У нас в школе в 80-е годы даже бритоголовые со свастиками ходили — оскорбляли учительниц-якуток и напевали немецкие марши.
Первым удивлением для молодого Павла Слепцова в храме стало то, что что его не пытались оторвать от своего народа и культуры.
-Представляете, я только вошел в храм, а меня в миссионерские поездки отправляют. А у меня багаж знаний — первая лекция Осипова.
Я оказался в русской среде, стал было терять свой великоякутский язык, а меня тут же благословили говорить по-якутски и проводить в поселках беседы. Очень сильный барьер был. И до сих пор остался — попробуйте-ка богословскую терминологию перевести на якутский! У нас переводами занимаются только Библейское общество и одна женщина, бывшая протестантка.
А ведь в царской России, когда Якутия была только присоединена к Тобольской епархии, был издан указ, согласно которому в доме русских священников надо было говорить только по-русски, чтобы не утратить великорусского говора. Потому что священники приезжали сюда — и «объякучивались».
Для меня это было откровение! Я-то считал, что русские всегда довлеют над якутами…
Национальная гордость не отступила и в семинарские годы, чему способствовали стычки на национальной почве:
-Когда я учился в Москве, в семинарии, меня частенько оскорбляли: «Эй, чукча!», «Что этот чукча недоразвитый тут делает?». Я несколько раз даже пытался вызывать на бой за ворота Лавры: «Я тебе сейчас покажу, кто тут чукча и недоразвитый!» — меня ребята за руки держали, останавливали: «Не делай резких движений, твои честь и достоинства не посрамлены — он-то дурак, дураком и останется, а ты из семинарии вылетишь!».
Не-сепаратизм и островная психология
Он и сейчас гордится своим народом и своей культурой. Пишу этот текст, и посматриваю на подарок отца Павла — кошелек с якутским фольклорным орнаментом. «Нижняя часть — мать, верхняя — отец, боковые — дети, — объяснял священник. — Счастья вам семейного!»
В сепаратизме, однако, его не обвинишь:
-Вообще-то здесь принято в разговоре различать Якутию и Россию.
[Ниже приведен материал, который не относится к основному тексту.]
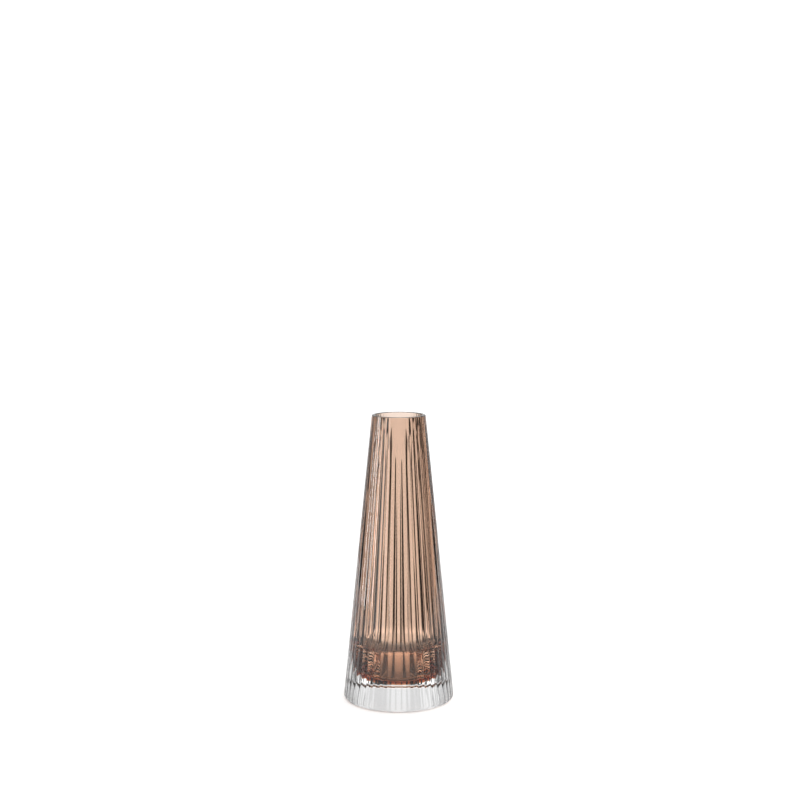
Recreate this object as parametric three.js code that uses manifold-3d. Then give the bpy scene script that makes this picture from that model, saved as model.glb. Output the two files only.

Но я всегда в речи использую словосочетание «европейская часть России», чтобы ни в коем случае не создавалось впечатления, будто мы — другая страна.
Да и в целом неприязнь к «центру» у местных жителей проявляется только критическом отношении к власть имущим. К россиянам относятся с сочувствием и о необходимости «отделяться» не говорят.
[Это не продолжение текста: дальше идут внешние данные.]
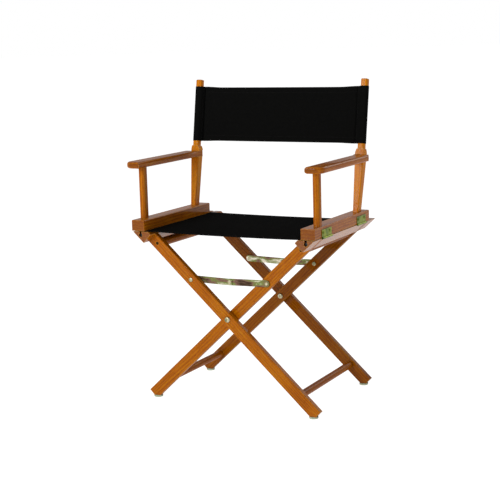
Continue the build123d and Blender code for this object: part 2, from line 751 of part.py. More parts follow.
def make_arm_hinge_screws(side):
    with BuildPart() as screws:
        for middle in HINGE_Y:
            for offset in (-HINGE_SCREW_OUT, HINGE_SCREW_OUT):
                with BuildSketch(Plane.YZ.offset(side * (BASE_OUT + LEAF_T))):
                    with Locations((middle + offset, HINGE_SCREW_Z)):
                        Circle(HEAD_R)
                extrude(amount=side * LEAF_T)
                with BuildSketch(Plane.YZ.offset(side * (BASE_OUT + LEAF_T))):
                    with Locations((middle + offset, HINGE_SCREW_Z)):
                        Circle(SCREW_R)
                extrude(amount=-side * LEAF_T)
        top = side * (BASE_OUT + 2 * LEAF_T)
        fillet(rims_at(screws, [top], "X"), HEAD_EASE)
        offsets = (-HINGE_SCREW_OUT, HINGE_SCREW_OUT)
        spots = [(middle + offset, HINGE_SCREW_Z) for middle in HINGE_Y for offset in offsets]
        cut_cross(Plane.YZ.offset(top), spots, -side * CROSS_D)
    return screws


for side, name in NAMES.items():
    save(make_arm_leaves(side), f"{name}_arm_hinge_leaves")
    save(make_rail_leaves(side), f"{name}_rail_hinge_leaves")
    save(make_hinge_pins(side), f"{name}_hinge_pins")
    save(make_arm_hinge_screws(side), f"{name}_arm_hinge_screws")


# ---------------------------------------------------------------- canvas

SEAT_FRONT = RAIL_FRONT + SEAT_FRONT_IN
SEAT_REAR = RAIL_REAR - SEAT_REAR_IN
CLOTH_LOW = RAIL_TOP + CLEAR
SEAM_X = KEY_X - SEAM_W


def make_seat_rod(side):
    """The rod that keeps the seat's hem in the keyhole slot."""
    with BuildPart() as rod:
        disc((side * KEY_X, KEY_Z), SEAT_FRONT, SEAT_REAR, ROD_R)
    return rod


def make_seat_sleeve(side):
    """The seat's hem: round the rod, up through the slot and in over the rail."""
    with BuildPart() as sleeve:
        disc((side * KEY_X, KEY_Z), SEAT_FRONT, SEAT_REAR, ROD_R + SLEEVE_T)
        with BuildSketch(facing_front(SEAT_REAR)):
            with Locations((side * KEY_X, KEY_Z)):
                Rectangle(2 * SLEEVE_T, CLOTH_LOW + CLOTH_T - KEY_Z, align=(Align.CENTER, Align.MIN))
            with Locations((side * (KEY_X + SLEEVE_T), CLOTH_LOW)):
                Rectangle(SEAM_W + SLEEVE_T, CLOTH_T, align=(
                    Align.MAX if side > 0 else Align.MIN, Align.MIN))
        extrude(amount=SEAT_REAR - SEAT_FRONT)
        disc((side * KEY_X, KEY_Z), SEAT_FRONT, SEAT_REAR, ROD_R + FIT, Mode.SUBTRACT)
    return sleeve


def make_back_sleeve(side):
    """The back's hem, sewn into a loop that slips down over the back post's neck."""
    bore = NECK + NECK_ROOM
    wall = bore + 2 * SLEEVE_T
    with BuildPart() as sleeve:
        with BuildSketch(Plane(
            origin=(0, BACK_POST_Y, BASE_TOP),
            x_dir=(1, 0, 0),
            z_dir=(0, sin(LEAN), cos(LEAN)),
        ).offset(BACK_LOW)):
            with Locations((side * NECK_X, 0)):
                RectangleRounded(wall, wall, NECK_R + SLEEVE_T)
            with Locations((side * NECK_X, 0)):
                Rectangle(wall / 2 + SEAM_W, BACK_T, align=(
                    Align.MAX if side > 0 else Align.MIN, Align.CENTER))
            with Locations((side * NECK_X, 0)):
                RectangleRounded(bore, bore, NECK_R, mode=Mode.SUBTRACT)
        extrude(amount=BACK_HIGH - BACK_LOW)
    return sleeve


with BuildPart() as seat_panel:
    block(-SEAM_X + CLEAR, SEAM_X - CLEAR, SEAT_FRONT, SEAT_REAR, CLOTH_LOW, CLOTH_LOW + CLOTH_T)
save(seat_panel, "seat_panel")

BACK_SEAM_X = NECK_X - NECK / 2 - NECK_ROOM / 2 - SLEEVE_T - SEAM_W
with BuildPart() as back_panel:
    with BuildSketch(post_plane(BACK_T / 2)):
        with Locations((0, BACK_LOW)):
            Rectangle(2 * (BACK_SEAM_X - CLEAR), BACK_HIGH - BACK_LOW, align=(Align.CENTER, Align.MIN))
    extrude(amount=BACK_T)
save(back_panel, "back_panel")

for side, name in NAMES.items():
    save(make_seat_rod(side), f"{name}_seat_rod")
    save(make_seat_sleeve(side), f"{name}_seat_sleeve")
    save(make_back_sleeve(side), f"{name}_back_sleeve")
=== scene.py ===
import math

import bmesh
import bpy
from mathutils import Matrix, Vector


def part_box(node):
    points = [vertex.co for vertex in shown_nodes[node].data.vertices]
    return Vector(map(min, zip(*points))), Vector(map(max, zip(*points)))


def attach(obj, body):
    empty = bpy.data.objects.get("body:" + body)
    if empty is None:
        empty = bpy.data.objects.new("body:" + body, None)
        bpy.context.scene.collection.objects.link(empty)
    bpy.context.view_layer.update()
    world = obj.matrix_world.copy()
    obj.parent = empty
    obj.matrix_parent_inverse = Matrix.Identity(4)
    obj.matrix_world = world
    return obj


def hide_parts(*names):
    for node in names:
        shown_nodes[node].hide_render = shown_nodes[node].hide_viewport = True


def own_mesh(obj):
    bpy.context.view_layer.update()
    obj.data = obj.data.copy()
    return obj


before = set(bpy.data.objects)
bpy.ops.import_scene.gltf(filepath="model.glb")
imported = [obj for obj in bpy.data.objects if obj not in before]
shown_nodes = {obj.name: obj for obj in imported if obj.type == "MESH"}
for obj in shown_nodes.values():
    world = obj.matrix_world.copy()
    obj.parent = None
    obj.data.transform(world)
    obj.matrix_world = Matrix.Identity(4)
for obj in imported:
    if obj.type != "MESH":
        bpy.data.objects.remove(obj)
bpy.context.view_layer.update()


# ---------------------------------------------------------------- studio
# A white seamless floor under an even white surround, with one large soft light in front and a
# weaker one behind, and the camera on the chair's front right, a little above the seat.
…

-У вас за МКАДом другая Россия начинается, — со знанием дела говорят наши сотрапезники. — И эта другая Россия сама пострадала от России «Кремлевской» больше, чем национальные республики. Какая жуткая нищета в провинции!
-Я была недавно в Тверской области — заливалась слезами, как же там плохо люди живут.
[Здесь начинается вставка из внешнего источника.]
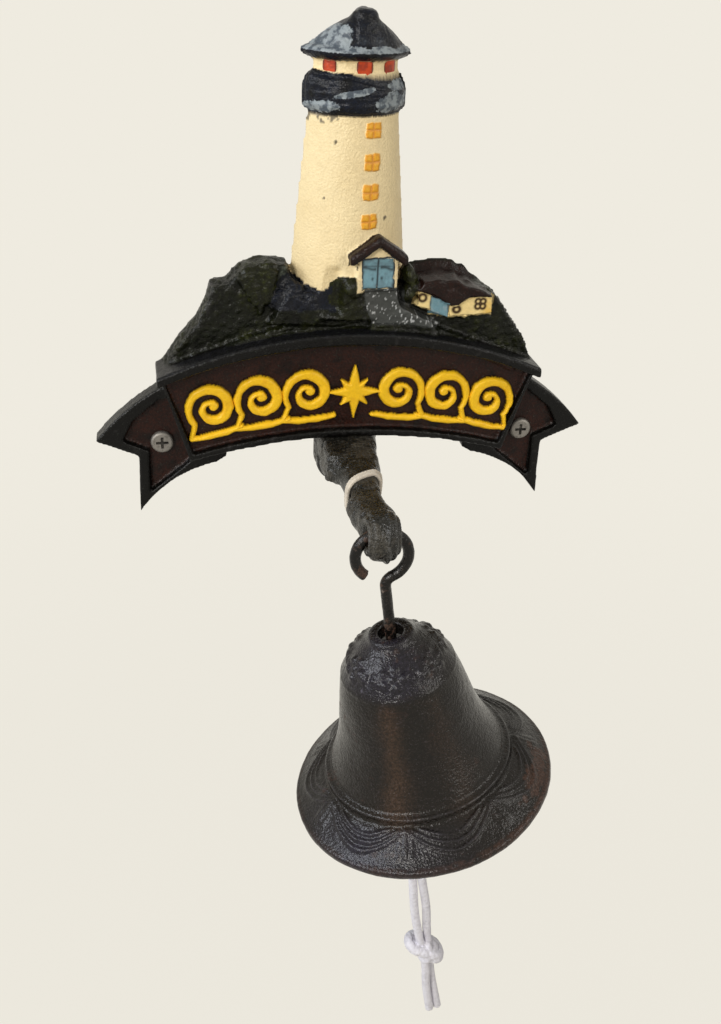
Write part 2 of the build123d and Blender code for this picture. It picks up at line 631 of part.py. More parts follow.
def bell():
    """Turned bell: crown with a lipped hole, dome, waist with a raised bead, flared brim and a thick lip."""
    lip_side = (BELL_R - LIP_IN, BELL_H - LIP_H)
    lip_mid = (BELL_R, BELL_H - LIP_H / 2)
    lip_foot = (BELL_R - LIP_FOOT, BELL_H)
    inner_foot = (BELL_R - LIP_FOOT - LIP_FLAT, BELL_H)
    outside = [CROWN_LIP_EDGE, *DOME, (BEAD_R, BEAD_H), *BRIM, lip_side]
    inside = inset(outside, BELL_WALL)
    dome = [down(p) for p in outside]
    hollow = [down(p) for p in [*inside, inner_foot]]
    crown_in = (max(BELL_HOLE_R, inside[0][0] - BELL_WALL / 2), CROWN_WALL)
    skin = Spline(*dome)
    core = Spline(*hollow)
    lip = ThreePointArc(down(lip_side), down(lip_mid), down(lip_foot))
    profile = make_face(
        [
            Line(down((BELL_HOLE_R, 0)), down((CROWN_LIP_R, 0))),
            Line(down((CROWN_LIP_R, 0)), down(CROWN_LIP_EDGE)),
            skin,
            lip,
            Line(down(lip_foot), down(inner_foot)),
            core,
            Line(core @ 0, down(crown_in)),
            Line(down(crown_in), down((BELL_HOLE_R, CROWN_WALL))),
            Line(down((BELL_HOLE_R, CROWN_WALL)), down((BELL_HOLE_R, 0))),
        ]
    )
    body = revolve(Plane.XZ * profile, axis=Axis.Z)
    bead = Pos(0, 0, -BEAD_H) * Torus(BEAD_R, BEAD_OUT)
    return BELL * (body + bead)


def down(point):
    """A radius and a depth as a point of the upright profile."""
    return (point[0], -point[1])


def clapper():
    """Casting hung in the hook's eye: ring, tapered stem, ball striker and a flat eye for the cord."""
    ring = Pos(0, 0, -CLAPPER_RING_DROP) * Rot(0, 90, 0) * Torus(CLAPPER_RING_R, CLAPPER_WIRE_R)
    stem_top = CLAPPER_RING_DROP + CLAPPER_RING_R
    stem = Pos(0, 0, -STRIKER_DROP) * Cone(
        CLAPPER_WAIST_R, CLAPPER_NECK_R, STRIKER_DROP - stem_top, align=(Align.CENTER, Align.CENTER, Align.MIN)
    )
    striker = Pos(0, 0, -STRIKER_DROP) * Sphere(STRIKER_R)
    tail_stem = Pos(0, 0, -STRIKER_DROP) * Cylinder(
        CLAPPER_NECK_R,
        CORD_EYE_DROP - STRIKER_DROP - CORD_EYE_HOLE_R - 0.5,
        align=(Align.CENTER, Align.CENTER, Align.MAX),
    )
    eye = Pos(0, 0, -CORD_EYE_DROP) * Rot(0, 90, 0) * (
        Cylinder(CORD_EYE_R, CORD_EYE_T) - Cylinder(CORD_EYE_HOLE_R, 2 * CORD_EYE_T)
    )
    return CROWN * (ring + stem + striker + tail_stem + eye)


def cord_route():
    """Points of the doubled cord from one tail's end, up through the eye and down to the other."""
    over = [(-STRAND_X, 0, -CORD_EYE_DROP), (STRAND_X, 0, -CORD_EYE_DROP)]
    return [Vector(*p) for p in [*reversed(LEFT_LEG), *over, *RIGHT_LEG]]


def bend_radii(points):
    """For each corner the radius that its two runs allow: a share of the shorter over the half turn's tangent."""
    radii = []
    for before, here, after in zip(points, points[1:], points[2:]):
        first = here - before
        second = after - here
        turn = first.get_angle(second)
        radii.append(FILLET_SHARE * min(first.length, second.length) / tan(radians(turn / 2)))
    return radii


def pull_cord():
    """The cord's tube: straight runs joined by tangent arcs."""
    points = cord_route()
    radii = bend_radii(points)
    path = FilletPolyline(*points, radius=radii)
    section = Plane(origin=path @ 0, z_dir=path % 0) * Circle(CORD_D / 2)
    tube = sweep(section, path=path)
    ideal = Circle(CORD_D / 2).area * path.length
    print("cord bend radii", [round(r, 1) for r in radii])
    print("cord length", round(path.length, 1), "volume", round(tube.volume, 1), "section x length", round(ideal, 1))
    return CROWN * tube


def cord_knot():
    """Overhand knot in the doubled cord: two slanting turns round a core."""
    turn = Torus(KNOT_TURN_R, KNOT_STRAND_R)
    high = Pos(0, 0, KNOT_SPREAD) * Rot(0, KNOT_TILT, 0) * turn
    low = Pos(0, 0, -KNOT_SPREAD) * Rot(0, KNOT_TILT, 0) * turn
    return CROWN * Pos(0, 0, -KNOT_DROP) * (Sphere(KNOT_CORE_R) + high + low)


PARTS = {
    "wall_plate": wall_plate(),
    "hanger_arm": hanger_arm(),
    "arm_screw": arm_screw(),
    "wall_screw_left": wall_screw(-1),
    "wall_screw_right": wall_screw(1),
    "arm_band": arm_band(),
    "bell_hook": bell_hook(),
    "bell": bell(),
    "clapper": clapper(),
    "pull_cord": pull_cord(),
    "cord_knot": cord_knot(),
}
for name, solid in PARTS.items():
    export_step(solid, f"parts/{name}.step")
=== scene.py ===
"""Looks of a cast-iron wall bell: painted plaque, hanger arm, hook, bell, clapper and a knotted pull cord."""

import logging
import math
from dataclasses import dataclass
from enum import Enum
from typing import Callable, Dict, List, Optional, Sequence, Tuple

import bpy
import numpy as np
from mathutils import Matrix, Vector
from mathutils.bvhtree import BVHTree


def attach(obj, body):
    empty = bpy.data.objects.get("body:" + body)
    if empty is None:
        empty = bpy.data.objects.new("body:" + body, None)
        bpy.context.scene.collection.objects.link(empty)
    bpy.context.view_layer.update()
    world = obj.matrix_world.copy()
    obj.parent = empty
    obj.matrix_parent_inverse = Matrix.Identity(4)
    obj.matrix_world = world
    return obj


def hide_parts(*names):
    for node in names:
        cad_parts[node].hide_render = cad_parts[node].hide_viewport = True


LOG = logging.getLogger("wall_bell")
MM = 0.001
SEED = 7641

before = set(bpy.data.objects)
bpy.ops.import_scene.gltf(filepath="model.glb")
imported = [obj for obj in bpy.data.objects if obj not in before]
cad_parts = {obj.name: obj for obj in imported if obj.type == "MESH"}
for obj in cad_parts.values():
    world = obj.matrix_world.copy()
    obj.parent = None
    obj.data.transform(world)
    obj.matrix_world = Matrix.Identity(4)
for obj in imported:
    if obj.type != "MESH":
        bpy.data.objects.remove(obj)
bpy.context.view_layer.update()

Colour = Tuple[float, float, float]
Outline = Sequence[Tuple[float, float]]


def srgb(red: float, green: float, blue: float) -> Colour:
    """Turns a screen colour into the linear one that the renderer works with.

    Args:
        red: Red from 0 to 255.
        green: Green from 0 to 255.
        blue: Blue from 0 to 255.

    Returns:
        The linear colour.
    """
    parts = [c / 255 for c in (red, green, blue)]
    return tuple(c / 12.92 if c <= 0.04045 else ((c + 0.055) / 1.055) ** 2.4 for c in parts)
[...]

-А мой знакомый — водитель автобуса — тут как-то поехал в отпуск на родину, в Брянскую область. Рассказывал, что со своими якутскими отпускными приехал, как олигарх. Работы у людей нет, денег не видят, спиваются… Все его ровесники — глубокие старики, хотя им еще только около пятидесяти.
-У нас, конечно, никаких накоплений нет, денег, как правило, только на необходимое хватает, но у многих есть свое хозяйство, кто-то охотой занимается — это большое подспорье. А в целом-то в России часто денег нет никаких! У нас, самое главное, работа есть, а в центральной России в деревне работы нет вообще, а в маленьких городах предприятия стоят.
-Так что мы тут жалуемся и плачем, но, оказывается, в российской провинции живут и похуже, — приходят к общему выводу. — Центральную Россию убивают. Но, конечно, от России мы никуда не денемся. Просто мы далеко, и у нас островная психология.
При плотности населения пол-человека на квадратный километр — неудивительно, что у жителей Якутии островная психология.
Хотя один раз за три дня мы все-таки столкнулись с явным проявлением якутского сепаратизма. Наш фотограф Михаил Моисеев снимал вокруг храма катающихся на велосипедах по ледяным лужам мальчишек.
-А вы откуда? — спросили пацаны.
-Из Москвы.
-Аааа, — весело — протянули они, — Маааасква! — и весело покатили дальше.
Впрочем, отношение к москвичам — это уже совсем другая и вряд ли специфически якутская история.